--- BEGIN ---

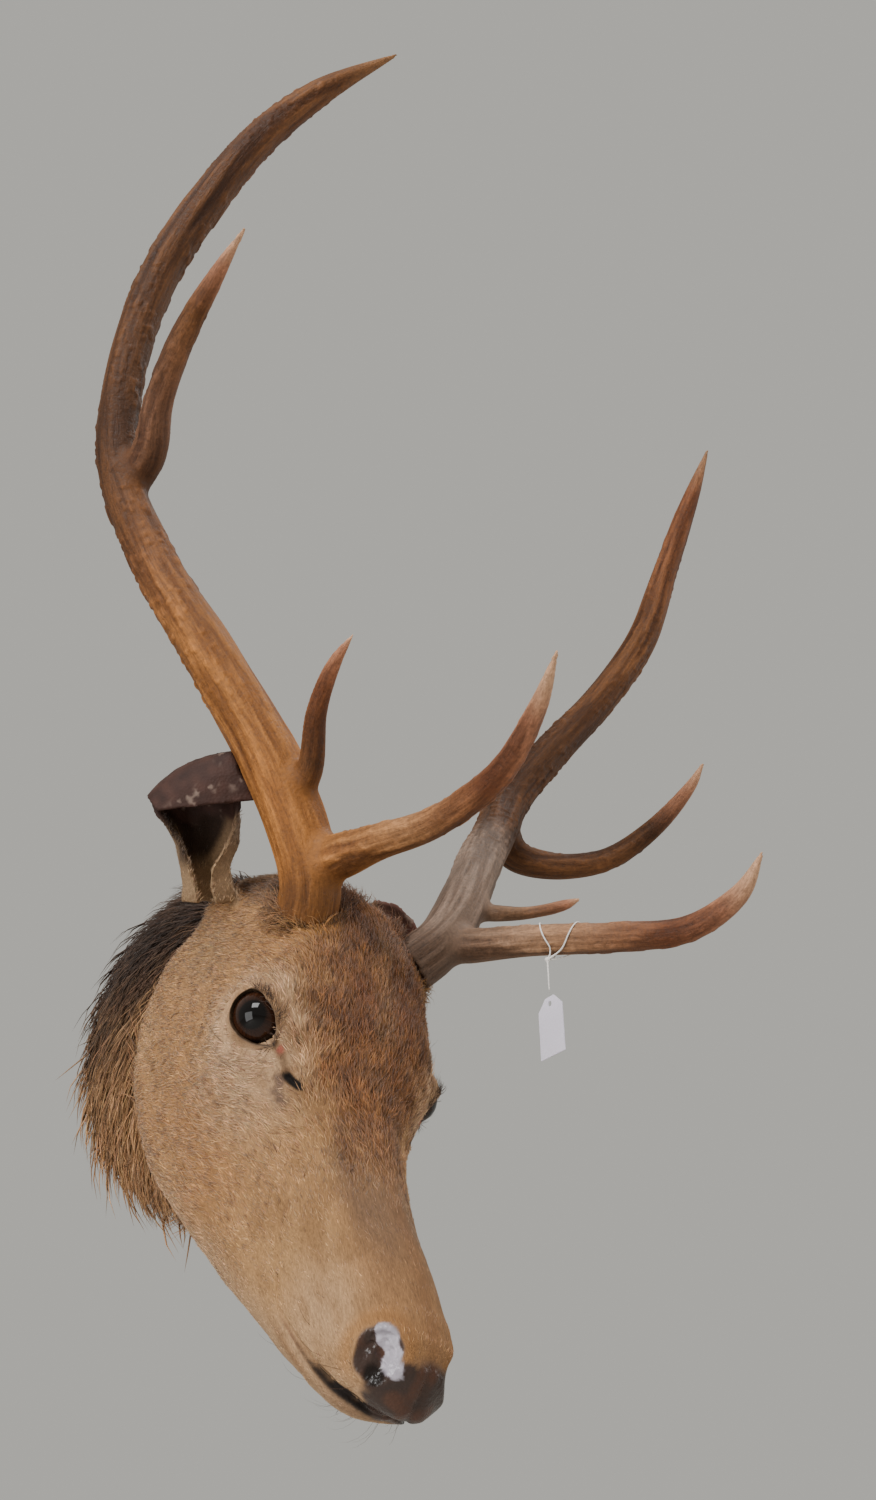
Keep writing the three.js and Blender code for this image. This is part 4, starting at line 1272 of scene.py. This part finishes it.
def clear_of_bare(points):
    """Which locks lie clear of the gland, duct, bare patch, eye's corner, nostril and lips."""
    clear = np.ones(len(points), bool)
    for k in (len(points[0]) // 2, len(points[0]) - 1):
        tips = mirrored(to_head(points[:, k]))
        for path, reach in ((GLAND, 2.6), (DUCT, 2.2), (BARE, 1.6)):
            clear &= off_path(tips, path) > reach
        clear &= (distance(tips, CARUNCLE) > 3.2) & (nostril_reach(tips) > 0.9) & (lip_band(tips) < 0.4)
    return clear


def off_wall(points):
    return points[..., 1].max(1) < -0.001


fore = h[:, 0] > 100
for name, here, seed in (("coat_right_fore", on_right & fore, 31), ("coat_right_rear", on_right & ~fore, 32),
                         ("coat_left_fore", ~on_right & fore, 33), ("coat_left_rear", ~on_right & ~fore, 34)):
    locks(name, face * here * (1 - 0.5 * brow), 16800, short, slim, flat, seed, spray=0.26, tip_light=1.1,
          keep=clear_of_bare)
locks("forehead_hair", face * brow, 14500, 11, 0.6, 14, 41, curl=0.4, spray=0.32, tip_light=1.14, vary=0.22)

nape = neck * (1 - ease(-0.004, -0.001, co[:, 1]))
for name, here, seed in (("mane_right", co[:, 0] < 0.008, 51), ("mane_left", co[:, 0] >= 0.008, 52)):
    locks(name, nape * here, 10400, 40, 1.5, 22, seed, steps=3, curl=0.6, spray=0.36, tip_light=1.4, vary=0.3,
          sink=0.001, droop=(0, 0, -0.5), keep=off_wall)
edge = ease(0.02, 0.3, wide[:, NECK_MASK]) * (1 - ease(0.55, 0.95, wide[:, NECK_MASK]))
locks("collar_hair", hairy * (1 - ear) * edge, 7600, 25, 1.2, 17, 61, steps=3, curl=0.4, spray=0.35,
      vary=0.25, tints=blend(hair_tint, MANE_TIP, 0.5 * edge), droop=(0, 0, -0.4), keep=off_wall)
burr = near(np.linalg.norm((h - BURR) * [1, 1, 1.2], axis=1), 24, 9) * (h[:, 2] > -40)
burr = burr + 0.7 * close_to(h, [0, 20, 0], 24) * ease(0.35, 0.6, noise(raw, 14, 1))
locks("burr_hair", hairy * (1 - ear) * burr, 3000, 15, 0.62, 48, 62, steps=3, curl=0.8, spray=0.8, vary=0.3,
      tints=blend(hair_tint, UMBER, 0.45))
locks("ear_hair", hairy * ear * (1 - leaf), 9000, 5.2, 0.6, 9, 71, spray=0.3, slot="ear")

# ---- long hairs: lashes over the eye, whiskers on the lips, chin and brow
dark = np.broadcast_to(UMBER, co.shape)
lash = near(past, 1.6, 1.4) * (y > 2) * (reach < 24) * (z > -4)
locks("lashes", lash, 260, 9, 0.3, 48, 81, steps=3, curl=0.5, spray=0.5, tints=dark)
lip_side = near(mouth, 9, 8) * ease(235, 262, h[:, 0])
chin = ease(262, 285, h[:, 0]) * ease(-84, -96, h[:, 2])
feelers = near(reach, 30, 9) * (h[:, 1] > 36) * (z > -12)
locks("whiskers", (0.6 * lip_side + 0.5 * chin + 0.4 * feelers) * face, 60, 22, 0.2, 46, 82, steps=4,
      curl=0.35, spray=0.5, tints=dark, dark_root=0.9)

for name, spec in ANTLERS.items():
    antler(name, spec)
    eye(name, spec["side"])


# ---- the sale tag, its string, and the board behind
def plain(name, hexa, roughness, grain, contrast, stretch=(1, 1, 1), depth=0.0001):
    """A material of one colour with a fine grain in it."""
    stuff = Shader(name, roughness, Specular_IOR_Level=0.3)
    place = stuff.add("VectorMath", {0: stuff.place(), 1: stretch}, operation="MULTIPLY")["Vector"]
    speck = stuff.noise(place, grain, 4.0)
    base = stuff.add("RGB")[0]
    base.default_value = (*colour(hexa), 1)
    stuff.paint(base, stuff.remap(speck, 0.3, 0.7, 1 - contrast, 1 + contrast))
    stuff.bump(speck, depth, 0.6)
    return stuff.material


def rounded(node, name, material, slot, bevel=0.0, rounds=0):
    """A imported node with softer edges: bevelled or subdivided."""
    co, tris = welded(*frame_mesh(node))
    obj = make(name, co, tris, smooth=False)
    bm = bmesh.new()
    bm.from_mesh(obj.data)
    bmesh.ops.dissolve_limit(bm, angle_limit=math.radians(1), verts=bm.verts, edges=bm.edges)
    bm.to_mesh(obj.data)
    bm.free()
    if bevel:
        modifier = obj.modifiers.new("bevel", "BEVEL")
        modifier.width, modifier.segments = bevel, 3
    if rounds:
        modifier = obj.modifiers.new("round", "SUBSURF")
        modifier.levels = modifier.render_levels = rounds
    mesh = with_modifiers(obj)
    shade_smooth(mesh, bool(rounds))
    return finished(placed(name, mesh), material, slot, node)


rounded("tag_card", "card", plain("card", "e2dcea", 0.75, 900.0, 0.05), "card", bevel=0.00018)
rounded("tag_string", "string", plain("string", "e6e1dc", 0.85, 1800.0, 0.16), "string", rounds=1)
wood = plain("wood", "8d6a45", 0.7, 60.0, 0.3, (6, 1, 0.6), 0.0006)
rounded("neck_board", "board", wood, "board", bevel=0.002)


# ---- camera, floor and light
CAMERA_AT, LENS, SENSOR = (-0.2566, -0.8845, -0.3531), 27.24, 36.0
CAMERA_AHEAD, CAMERA_RIGHT = unit(np.array([0.3848, 0.7116, 0.5878])), unit(np.array([0.8796, -0.4756, 0.0]))
FLOOR = np.array([[-6, -6, -1.3], [6, -6, -1.3], [6, 6, -1.3], [-6, 6, -1.3]])
# Lamps as [name, place, aimed at, size, power].
LAMPS = (("key", (-1.3, -1.6, 1.3), (0, -0.25, 0.0), (1.1, 0.8), 41),
         ("fill", (-1.9, -0.9, -0.5), (0, -0.25, -0.1), (1.4, 1.4), 28),
         ("top", (0.8, -0.6, 2.1), (0, -0.2, 0.3), (1.4, 1.0), 18),
         ("side", (1.8, -1.0, 0.3), (0, -0.25, 0.1), (1.2, 1.2), 12))


def studio():
    data = bpy.data.cameras.new("camera")
    data.sensor_width, data.lens, data.clip_start = SENSOR, LENS, 0.02
    data.sensor_fit = "VERTICAL"
    data.sensor_height = SENSOR
    camera = placed("camera", data)
    axes = (CAMERA_RIGHT, np.cross(CAMERA_RIGHT, CAMERA_AHEAD), -CAMERA_AHEAD, CAMERA_AT)
    camera.matrix_world = Matrix([[axis[k] for axis in axes] for k in range(3)] + [[0, 0, 0, 1]])
    bpy.context.scene.camera = camera

    floor = make("floor", FLOOR, np.array([[0, 1, 2, 3]]))
    matt = Shader("floor", 0.9, Base_Color=(0.62, 0.61, 0.58, 1))
    floor.data.materials.append(matt.material)

    world = bpy.data.worlds.new("room")
    bpy.context.scene.world = world
    world.use_nodes = True
    background = world.node_tree.nodes["Background"].inputs
    background["Color"].default_value = (0.50, 0.49, 0.455, 1)
    background["Strength"].default_value = 0.95
    for name, place, target, size, power in LAMPS:
        data = bpy.data.lights.new(name, "AREA")
        data.shape, data.size, data.size_y, data.energy = "RECTANGLE", *size, power
        lamp = placed(name, data)
        lamp.location = place
        lamp.rotation_euler = (Vector(target) - Vector(place)).to_track_quat("-Z", "Y").to_euler()


studio()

--- END ---

* REQUEST
For each line above that contains the word "scene", copy that line.

* TASK SOLUTION
Keep writing the three.js and Blender code for this image. This is part 4, starting at line 1272 of scene.py. This part finishes it.
    bpy.context.scene.camera = camera
    bpy.context.scene.world = world